-- Start of Material --
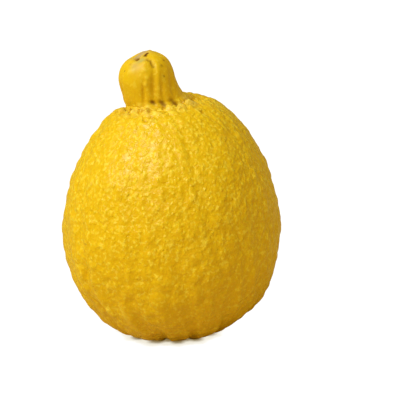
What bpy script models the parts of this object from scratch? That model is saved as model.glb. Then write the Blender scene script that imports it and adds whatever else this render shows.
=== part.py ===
"""A whole citron standing on its stem end, grown as one solid fruit.

Metres, +Z up. The origin is on the surface that the fruit stands on, under the
middle of its body. -Y is the side with the nipple's open pit, and the nipple
leans to -X.
"""

import math

import bmesh
import bpy
import numpy as np
from mathutils import Vector, noise

# The body, an egg turned round Z. Its heights are above the egg's own lowest point.
GIRTH_RADIUS = 0.0555
GIRTH_HEIGHT = 0.0553
CROWN_HEIGHT = 0.1275
CROWN_FULLNESS = 2.07
BASE_FULLNESS = 2.20
TABLE_HEIGHT = 0.0030

# The nipple on the crown, where the flower's style was
NIPPLE_HEIGHT = 0.1499
NIPPLE_RADIUS = 0.0140
NIPPLE_CAP = 0.0138
NIPPLE_CAP_FULLNESS = 2.2
NIPPLE_FILLET = 0.0017

# The nipple's lean about a point inside the crown, and the bow of its own axis
LEAN = math.radians(13.0)
LEAN_HEADING = math.radians(194.0)
LEAN_CENTRE_HEIGHT = 0.0864
LEAN_FULL_ABOVE = 0.1296
LEAN_NONE_BELOW = 0.1114
NIPPLE_BOW = 0.0010

# The stem end: a basin with ribs round it
BASIN_DEPTH = 0.0060
BASIN_RADIUS = 0.0100
STEM_RIBS = 13
STEM_RIB_DEPTH = 0.0020
STEM_RIB_REACH = 0.0500
STEM_RIB_WANDER = 1.3
STEM_RIB_CREST = 0.15
STEM_FURROW_HEADING = math.radians(-123.0)
STEM_FURROW_TWIST = math.radians(-0.5) / 0.001
STEM_FURROW_EDGE = 0.1

# Relief all over the rind: pebbles and broad swells
PEBBLE_PITCH = 0.0072
PEBBLE_HEIGHT = 0.0016
PEBBLE_STRETCH = 1.3
PEBBLE_SHOULDER = 0.7
PEBBLE_SUNK = 0.5
SWELL_PITCH = 0.0230
SWELL_HEIGHT = 0.0010
NIPPLE_SMOOTHNESS = 0.75

# Relief round the nipple's foot: a furrow, and knobs outside it that fade away down the crown
FURROW_RADIUS = 0.0160
FURROW_WIDTH = 0.0020
FURROW_DEPTH = 0.0013
FOOT_RADIUS = 0.0185
KNOB_PITCH = 0.0050
KNOB_HEIGHT = 0.0016
KNOB_SUNK = 0.65
KNOBS_FROM = 0.0190
KNOBS_TO = 0.0280

# The hump that the crown has on the side away from the lean
HUMP_HEADING = math.radians(20.0)
HUMP_FROM_AXIS = 0.0290
HUMP_HEIGHT = 0.1170
HUMP_RADIUS = 0.0130
HUMP_RISE = 0.0012

# Creases down the nipple's sides, each with its heading in degrees half way up and its depth
CREASES = (
    (-98, 0.0010),
    (-74, 0.0016),
    (-56, 0.0007),
    (-30, 0.0012),
    (6, 0.0008),
    (42, 0.0013),
    (84, 0.0009),
    (121, 0.0013),
    (160, 0.0008),
    (204, 0.0011),
)
CREASE_WIDTH = math.radians(7.5)
CREASE_MIDDLE = 0.1370
CREASE_TWIST = math.radians(1.3) / 0.001

# The open pit beside the nipple's tip
PIT_HEADING = math.radians(-92.0)
PIT_FROM_AXIS = 0.0088
PIT_WIDTH = 0.0045
PIT_HEIGHT = 0.0018
PIT_DEPTH = 0.0018

# Fineness: an icosphere of 80 faces with its edges cut, and cut again on the nipple
ICOSPHERE_LEVEL = 2
EDGE_CUTS = 9
NIPPLE_EDGE_CUTS = 2
NIPPLE_EDGE_CUTS_ABOVE = 0.1215
OUTLINE_SAMPLES = 3000

RIND_YELLOW = (0.83, 0.50, 0.03, 1.0)
RIND_ROUGHNESS = 0.45


def clear_scene():
    """Remove what the scene holds."""
    for item in list(bpy.data.objects):
        bpy.data.objects.remove(item)


def ramp(x, low, high):
    """Smooth step of x, from 0 at low to 1 at high."""
    t = np.clip((x - low) / (high - low), 0.0, 1.0)
    return t * t * (3.0 - 2.0 * t)


def superellipse(share, fullness):
    """Half width of a superellipse of half width 1, at a share of its half height."""
    return (1.0 - np.clip(share, 0.0, 1.0) ** fullness) ** (1.0 / fullness)


def smooth_larger(a, b, width):
    """The larger of a and b, rounded where they are within the width of each other."""
    mix = np.clip((1.0 + (b - a) / width) / 2.0, 0.0, 1.0)
    return a + (b - a) * mix + width * mix * (1.0 - mix)


def body_radius(z):
    """Radius of the egg at height z, fuller below its girth than above."""
    crown = superellipse((z - GIRTH_HEIGHT) / (CROWN_HEIGHT - GIRTH_HEIGHT), CROWN_FULLNESS)
    base = superellipse((GIRTH_HEIGHT - z) / GIRTH_HEIGHT, BASE_FULLNESS)
    return GIRTH_RADIUS * np.where(z > GIRTH_HEIGHT, crown, base)


def nipple_radius(z):
    """Radius of the nipple at height z, about its own axis: straight under a blunt cap."""
    return NIPPLE_RADIUS * superellipse((z - NIPPLE_HEIGHT + NIPPLE_CAP) / NIPPLE_CAP, NIPPLE_CAP_FULLNESS)


def turned_outline():
    """The outline that is turned round Z, from the nipple's tip to the stem end.

    Gives, for each sample, its angle from a sphere's pole, its radius and its
    height. The angles map a sphere to the fruit without stretching its faces.
    """
    z = NIPPLE_HEIGHT * (1.0 + np.cos(np.linspace(0.0, math.pi, OUTLINE_SAMPLES))) / 2.0
    r = smooth_larger(nipple_radius(z), body_radius(z), NIPPLE_FILLET)
    r[0] = r[-1] = 0.0
    length = np.hypot(np.diff(r), np.diff(z))
    turn = 2.0 * length[1:-1] / (r[1:-2] + r[2:-1])
    latitude = np.concatenate([[0.0], np.cumsum(turn)])
    latitude -= np.interp(-GIRTH_HEIGHT, -z[1:-1], latitude)
    angle = 2.0 * np.arctan(np.exp(latitude))
    return np.concatenate([[0.0], angle, [math.pi]]), r, z


def lean(points):
    """Turn the crown about a point inside it, so that the nipple stands off centre."""
    amount = LEAN * ramp(points[:, 2], LEAN_NONE_BELOW, LEAN_FULL_ABOVE)
    toward = np.array([math.cos(LEAN_HEADING), math.sin(LEAN_HEADING), 0.0])
    up = points[:, 2] - LEAN_CENTRE_HEIGHT
    along = points @ toward
    bow = np.clip((points[:, 2] - CROWN_HEIGHT) / (NIPPLE_HEIGHT - CROWN_HEIGHT), 0.0, 1.0)
    slide = along * np.cos(amount) + up * np.sin(amount) - along + NIPPLE_BOW * np.sin(math.pi * bow)
    lift = up * np.cos(amount) - along * np.sin(amount) - up
    return points + np.outer(slide, toward) + np.outer(lift, [0.0, 0.0, 1.0])


def pebbles(points, pitch, stretch):
    """Cells a pitch apart, longer up and down: 0 in the creases between them, 1 on top."""
    size = pitch * np.array([1.0, 1.0, stretch])
    edge = np.empty(len(points))
    for i, point in enumerate(points / size):
        nearest, second, *_ = noise.voronoi(Vector(point))[0]
        edge[i] = second - nearest
    return ramp(edge, 0.0, PEBBLE_SHOULDER)


def swells(points, pitch):
    """Broad soft noise between about -1 and 1."""
    return np.array([noise.noise(Vector(point / pitch)) for point in points])


def stem_furrows(points, radius, heading):
    """Furrows that run up from the stem end: -1 in each, 0 out of them, above 0 on the ribs."""
    wander = STEM_RIB_WANDER * swells(points, SWELL_PITCH)
    off = heading - STEM_FURROW_HEADING - STEM_FURROW_TWIST * points[:, 2]
    across = ramp(np.cos(STEM_RIBS * off + wander), STEM_FURROW_EDGE, 1.0)
    along = ramp(radius, 0.0, BASIN_RADIUS) * ramp(points[:, 2], STEM_RIB_REACH, 0.0)
    return (STEM_RIB_CREST - across) * along


def hump(points):
    """The crown's hump: 1 in its middle."""
    out = HUMP_FROM_AXIS * np.array([math.cos(HUMP_HEADING), math.sin(HUMP_HEADING), 0.0])
    off = points - out - [0.0, 0.0, HUMP_HEIGHT]
    return np.exp(-((np.linalg.norm(off, axis=1) / HUMP_RADIUS) ** 2))


def creases(height, heading):
    """Depth of the creases down the nipple's sides, which twist a little as they climb."""
    depth = np.zeros(len(heading))
    twist = CREASE_TWIST * (height - CREASE_MIDDLE)
    for degrees, deepest in CREASES:
        off = (heading - math.radians(degrees) - twist + math.pi) % (2.0 * math.pi) - math.pi
        depth = np.maximum(depth, deepest * np.exp(-((off / CREASE_WIDTH) ** 2)))
    foot = ramp(height, CROWN_HEIGHT - NIPPLE_FILLET, CROWN_HEIGHT)
    return depth * foot * (1.0 - ramp(height, NIPPLE_HEIGHT - NIPPLE_CAP, NIPPLE_HEIGHT))


def pit(points):
    """The open pit beside the nipple's tip: 1 at its middle, wider than it is high."""
    out = np.array([math.cos(PIT_HEADING), math.sin(PIT_HEADING), 0.0])
    across = points @ np.array([-out[1], out[0], 0.0])
    forward = points @ out - PIT_FROM_AXIS
    cap = (points[:, 2] > NIPPLE_HEIGHT - NIPPLE_CAP) & (points @ out > 0.0)
    return cap * np.exp(-((across / PIT_WIDTH) ** 2) - (forward / PIT_HEIGHT) ** 2)


def even_sphere(is_nipple):
    """A unit icosphere of small triangles, smaller still where is_nipple says so."""
    bm = bmesh.new()
    bmesh.ops.create_icosphere(bm, subdivisions=ICOSPHERE_LEVEL, radius=1.0)
    bmesh.ops.subdivide_edges(bm, edges=bm.edges[:], cuts=EDGE_CUTS, use_grid_fill=True)
    for vertex in bm.verts:
        vertex.co.normalize()
    fine = {edge for face in bm.faces if is_nipple(face.calc_center_median()) for edge in face.edges}
    bmesh.ops.subdivide_edges(bm, edges=list(fine), cuts=NIPPLE_EDGE_CUTS, use_grid_fill=True)
    bmesh.ops.triangulate(bm, faces=bm.faces[:])
    for vertex in bm.verts:
        vertex.co.normalize()
    return bm


def build_rind(collection):
    """The fruit: an even sphere drawn out to the outline, then given its relief."""
    angle, radius, height = turned_outline()
    nipple_angle = np.interp(-NIPPLE_EDGE_CUTS_ABOVE, -height, angle)
    bm = even_sphere(lambda point: point.normalized().z > math.cos(nipple_angle))

    sphere = np.array([vertex.co for vertex in bm.verts])
    from_pole = np.arccos(np.clip(sphere[:, 2], -1.0, 1.0))
    heading = np.arctan2(sphere[:, 1], sphere[:, 0])
    r = np.interp(from_pole, angle, radius)
    z = np.interp(from_pole, angle, height)
    upright = np.stack([r * np.cos(heading), r * np.sin(heading), z], axis=1)

    above = z > GIRTH_HEIGHT
    on_nipple = above * ramp(r, FOOT_RADIUS, FURROW_RADIUS)
    in_knobs = above * ramp(r, KNOBS_TO, KNOBS_FROM)
    pebble = pebbles(upright, PEBBLE_PITCH, PEBBLE_STRETCH) - PEBBLE_SUNK
    knob = pebbles(upright, KNOB_PITCH, 1.0) - KNOB_SUNK
    relief = PEBBLE_HEIGHT * (1.0 - in_knobs) * pebble + KNOB_HEIGHT * in_knobs * knob
    relief += SWELL_HEIGHT * swells(upright, SWELL_PITCH)
    relief *= 1.0 - NIPPLE_SMOOTHNESS * on_nipple
    relief += HUMP_RISE * hump(upright)
    relief += STEM_RIB_DEPTH * stem_furrows(upright, r, heading)
    relief -= FURROW_DEPTH * above * np.exp(-(((r - FURROW_RADIUS) / FURROW_WIDTH) ** 2))
    relief -= creases(z, heading)
    relief -= PIT_DEPTH * pit(upright)

    basin = BASIN_DEPTH * np.exp(-((r / BASIN_RADIUS) ** 2)) * (z < GIRTH_HEIGHT)
    upright[:, 2] += basin
    for vertex, place in zip(bm.verts, lean(upright)):
        vertex.co = place
    bm.normal_update()
    for vertex, rise in zip(bm.verts, relief):
        vertex.co += vertex.normal * rise
        # The fruit's own weight presses the lowest ribs flat on the table.
        vertex.co.z = max(vertex.co.z - TABLE_HEIGHT, 0.0)

    mesh = bpy.data.meshes.new("citron")
    bm.to_mesh(mesh)
    bm.free()
    mesh.shade_smooth()
    rind = bpy.data.objects.new("citron", mesh)
    collection.objects.link(rind)
    return rind


def rind_material():
    """The rind's plain colour."""
    material = bpy.data.materials.new("rind")
    material.use_nodes = True
    shader = material.node_tree.nodes["Principled BSDF"]
    shader.inputs["Base Color"].default_value = RIND_YELLOW
    shader.inputs["Roughness"].default_value = RIND_ROUGHNESS
    shader.inputs["Metallic"].default_value = 0.0
    return material


def main():
    """Build the fruit in a collection of its own."""
    clear_scene()
    fruit = bpy.data.collections.new("whole_citron")
    bpy.context.scene.collection.children.link(fruit)
    rind = build_rind(fruit)
    rind.data.materials.append(rind_material())


main()
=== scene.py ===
"""The looks of a whole citron: its pebbled waxy rind, its nipple and its stem end.

The rind is one fine mesh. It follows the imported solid's outline and lean, and adds
the small pebbles, creases and scars that the solid is too coarse to carry.
"""

import logging
import math
from dataclasses import dataclass, field
from enum import Enum

import bmesh
import bpy
import numpy as np
from mathutils import Matrix, Vector, noise


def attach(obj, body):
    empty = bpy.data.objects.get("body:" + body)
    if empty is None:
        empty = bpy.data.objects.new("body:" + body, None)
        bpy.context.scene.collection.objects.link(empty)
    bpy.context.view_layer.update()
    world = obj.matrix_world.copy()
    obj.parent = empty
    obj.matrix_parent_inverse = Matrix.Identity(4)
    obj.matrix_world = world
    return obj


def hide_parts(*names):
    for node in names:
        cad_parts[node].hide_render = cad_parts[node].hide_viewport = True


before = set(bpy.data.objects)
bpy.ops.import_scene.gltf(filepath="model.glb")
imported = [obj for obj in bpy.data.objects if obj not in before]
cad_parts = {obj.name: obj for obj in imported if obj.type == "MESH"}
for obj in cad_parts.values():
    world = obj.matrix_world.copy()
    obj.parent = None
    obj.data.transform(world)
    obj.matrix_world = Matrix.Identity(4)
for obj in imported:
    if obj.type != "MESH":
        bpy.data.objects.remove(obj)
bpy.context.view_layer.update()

IMAGE_SIZE = 420
TURN = 2.0 * math.pi
NOISE_SEED = 7
MILLIMETRE = 0.001
UP = np.array([0.0, 0.0, 1.0])

Socket = bpy.types.NodeSocket

log = logging.getLogger("citron")


def ramp(x: np.ndarray, low: float, high: float) -> np.ndarray:
    """Smooth step of x, from 0 at low to 1 at high."""
    t = np.clip((x - low) / (high - low), 0.0, 1.0)
    return t * t * (3.0 - 2.0 * t)


def bell(x: np.ndarray, width: float) -> np.ndarray:
    """Bell curve of x: 1 at 0, and near 0 past twice the width."""
    return np.exp(-((x / width) ** 2))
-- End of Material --
Print, please, the lines from the first line of the material through the line that contains "one solid fruit.", exactly as written and with nothing added.

The reply -
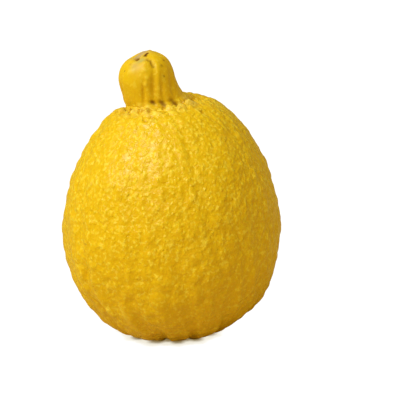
What bpy script models the parts of this object from scratch? That model is saved as model.glb. Then write the Blender scene script that imports it and adds whatever else this render shows.
=== part.py ===
"""A whole citron standing on its stem end, grown as one solid fruit.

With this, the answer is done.